> [TO DO]:
Calculate how many lines in the following records hold the word "this", and report that number without comment.

(Scripts that build objects)
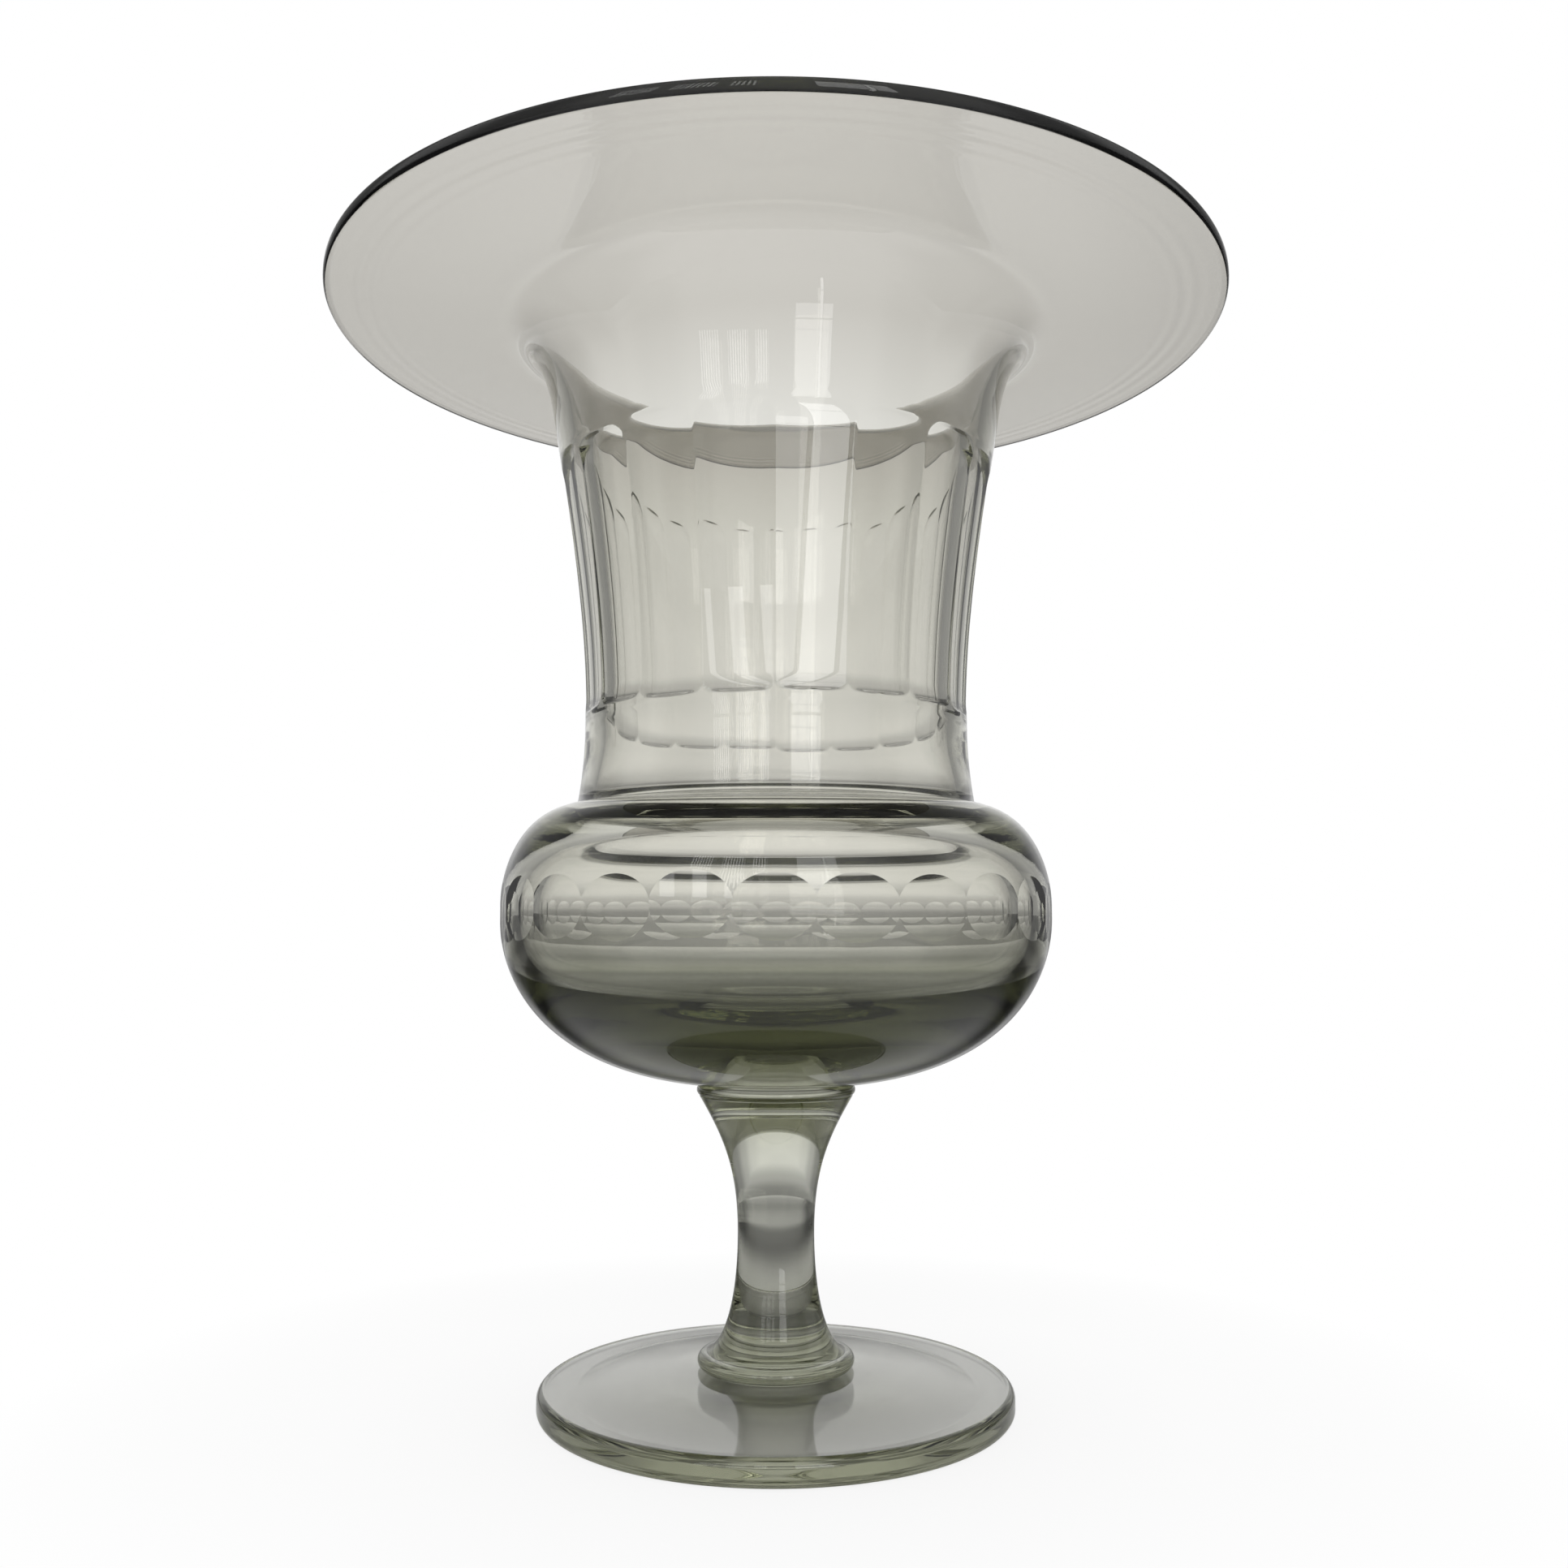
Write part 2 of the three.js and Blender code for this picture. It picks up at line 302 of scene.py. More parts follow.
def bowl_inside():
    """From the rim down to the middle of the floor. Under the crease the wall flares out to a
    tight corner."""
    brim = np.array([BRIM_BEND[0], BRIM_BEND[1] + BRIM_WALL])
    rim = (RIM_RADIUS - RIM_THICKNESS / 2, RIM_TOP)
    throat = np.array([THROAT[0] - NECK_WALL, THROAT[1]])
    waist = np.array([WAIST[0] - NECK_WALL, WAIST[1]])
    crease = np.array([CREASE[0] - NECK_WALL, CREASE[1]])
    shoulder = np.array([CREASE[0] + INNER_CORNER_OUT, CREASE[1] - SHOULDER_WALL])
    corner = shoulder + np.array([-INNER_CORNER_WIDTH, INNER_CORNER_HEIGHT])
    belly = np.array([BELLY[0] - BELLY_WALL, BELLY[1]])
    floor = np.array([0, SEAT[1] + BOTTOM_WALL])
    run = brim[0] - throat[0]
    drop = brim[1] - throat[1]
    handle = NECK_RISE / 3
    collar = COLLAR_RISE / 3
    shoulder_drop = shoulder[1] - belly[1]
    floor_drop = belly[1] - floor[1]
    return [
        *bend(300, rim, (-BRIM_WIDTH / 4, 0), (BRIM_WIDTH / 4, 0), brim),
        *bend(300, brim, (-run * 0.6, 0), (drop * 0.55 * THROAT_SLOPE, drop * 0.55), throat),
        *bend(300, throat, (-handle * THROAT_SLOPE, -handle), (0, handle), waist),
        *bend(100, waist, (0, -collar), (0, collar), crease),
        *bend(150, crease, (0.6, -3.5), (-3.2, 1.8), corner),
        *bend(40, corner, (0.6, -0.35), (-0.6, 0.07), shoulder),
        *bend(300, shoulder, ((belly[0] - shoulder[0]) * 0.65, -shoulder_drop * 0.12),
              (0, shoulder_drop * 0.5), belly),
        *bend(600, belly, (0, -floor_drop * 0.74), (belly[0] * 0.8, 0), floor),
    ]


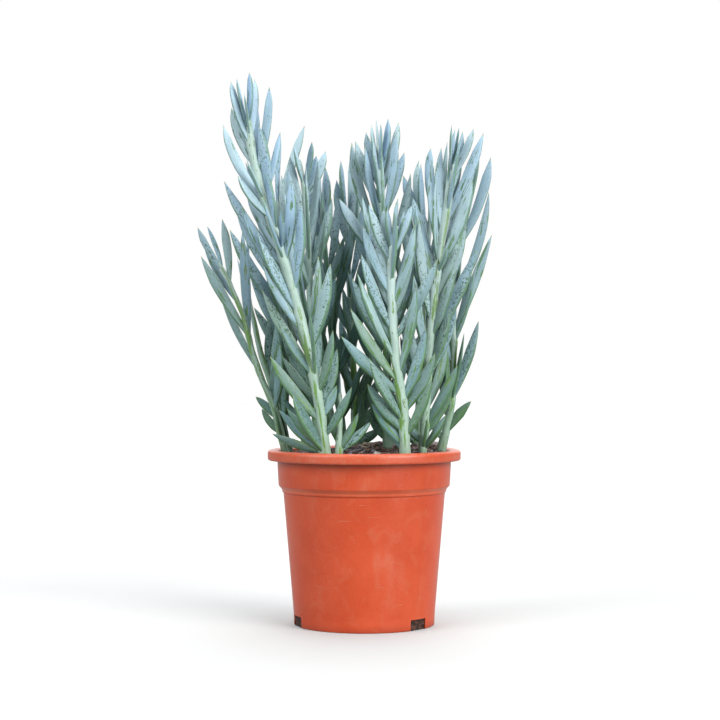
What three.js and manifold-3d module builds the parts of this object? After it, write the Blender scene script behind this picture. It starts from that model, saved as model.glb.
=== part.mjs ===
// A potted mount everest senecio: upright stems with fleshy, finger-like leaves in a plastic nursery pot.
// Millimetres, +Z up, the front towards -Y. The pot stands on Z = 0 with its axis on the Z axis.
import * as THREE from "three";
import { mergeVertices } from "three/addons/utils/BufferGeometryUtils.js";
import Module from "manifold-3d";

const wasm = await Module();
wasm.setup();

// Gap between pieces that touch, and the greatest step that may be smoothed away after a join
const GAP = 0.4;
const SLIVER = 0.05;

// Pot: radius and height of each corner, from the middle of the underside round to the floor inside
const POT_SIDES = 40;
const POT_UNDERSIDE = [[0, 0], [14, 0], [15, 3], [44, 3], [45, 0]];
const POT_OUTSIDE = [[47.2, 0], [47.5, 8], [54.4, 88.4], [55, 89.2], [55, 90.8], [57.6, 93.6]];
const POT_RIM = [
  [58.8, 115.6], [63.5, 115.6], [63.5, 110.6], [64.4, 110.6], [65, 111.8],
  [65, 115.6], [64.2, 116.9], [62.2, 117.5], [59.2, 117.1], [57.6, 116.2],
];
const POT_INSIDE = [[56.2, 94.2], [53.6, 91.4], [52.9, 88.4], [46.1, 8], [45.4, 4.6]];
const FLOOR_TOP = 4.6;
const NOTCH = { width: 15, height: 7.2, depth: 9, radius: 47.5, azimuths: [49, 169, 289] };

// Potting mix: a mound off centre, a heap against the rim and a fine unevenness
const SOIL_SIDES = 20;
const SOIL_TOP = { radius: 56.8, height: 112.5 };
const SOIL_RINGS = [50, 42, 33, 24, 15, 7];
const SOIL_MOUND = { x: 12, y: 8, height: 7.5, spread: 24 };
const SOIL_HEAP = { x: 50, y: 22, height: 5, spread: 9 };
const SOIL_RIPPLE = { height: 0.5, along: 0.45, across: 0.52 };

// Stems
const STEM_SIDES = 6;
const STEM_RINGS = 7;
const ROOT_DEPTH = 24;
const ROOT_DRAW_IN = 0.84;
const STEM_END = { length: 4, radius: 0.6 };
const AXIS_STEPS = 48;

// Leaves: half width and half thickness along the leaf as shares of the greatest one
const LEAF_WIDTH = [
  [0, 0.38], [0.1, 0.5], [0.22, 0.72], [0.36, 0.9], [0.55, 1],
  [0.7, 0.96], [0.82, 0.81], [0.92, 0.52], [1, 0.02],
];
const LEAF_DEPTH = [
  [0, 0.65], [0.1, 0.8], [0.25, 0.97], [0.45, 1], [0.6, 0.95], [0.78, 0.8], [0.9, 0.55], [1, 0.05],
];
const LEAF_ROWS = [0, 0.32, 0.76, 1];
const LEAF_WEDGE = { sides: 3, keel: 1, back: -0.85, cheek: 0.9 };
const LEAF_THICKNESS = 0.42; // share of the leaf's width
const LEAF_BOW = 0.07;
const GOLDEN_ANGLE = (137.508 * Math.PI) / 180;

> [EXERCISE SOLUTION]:
2